Eran los ochenta y no había forma de avisarle a la familia que la lancha pesquera casi se parte en dos, pero que estamos todos vivos. En una isla, con poca gente y pocos materiales para reparar el desperfecto, los meses pasaron y la familia lo dio por muerto. Pero Rafael, acostumbrado al mar y sus mañas, volvió a los dos meses a su casa. Y no lo hizo solo. Volvió con los ojos llenos de atardeceres brillantes y con una idea luminosa: "Nos vamos para allá", le dijo a Dalva. Y ella aceptó.
De eso ya pasaron 20 años y hoy viven en una casita a la orilla del mar en Tenaún.
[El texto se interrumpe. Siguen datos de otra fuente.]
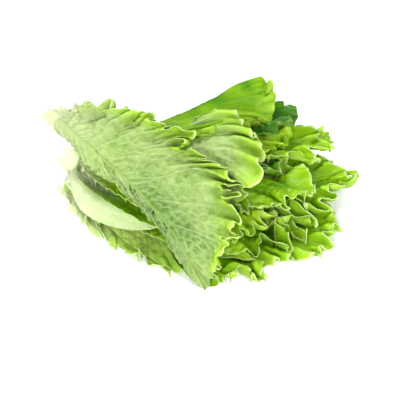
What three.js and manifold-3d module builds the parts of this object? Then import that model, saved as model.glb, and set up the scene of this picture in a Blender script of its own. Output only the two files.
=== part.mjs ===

Este es un pueblo que tiene todo lo necesario para sobrevivir: Bosques donde recoger castañas, mareas bajas para salir a mariscar, casas con calefacción a leña, mate a la hora que a uno se le ocurra, vecinos amables que te convidan chicha, un bar, una escuela, la iglesia y el cementerio. Y silencio las veces que sea necesario.
En febrero pasado estuve allí. Llegué de casualidad, buscando un lugar lejano donde pasar unos días perdida del mundo. El camino desde Castro a Tenaún es difícil y demora unas dos horas, pero en un buen auto se logra. Si no, existen micros dos veces al día que si bien dejan los riñones a la altura de la garganta son una opción para observar mejor el paisaje y sus habitantes. O para que ellos te observen a ti, que es lo más probable.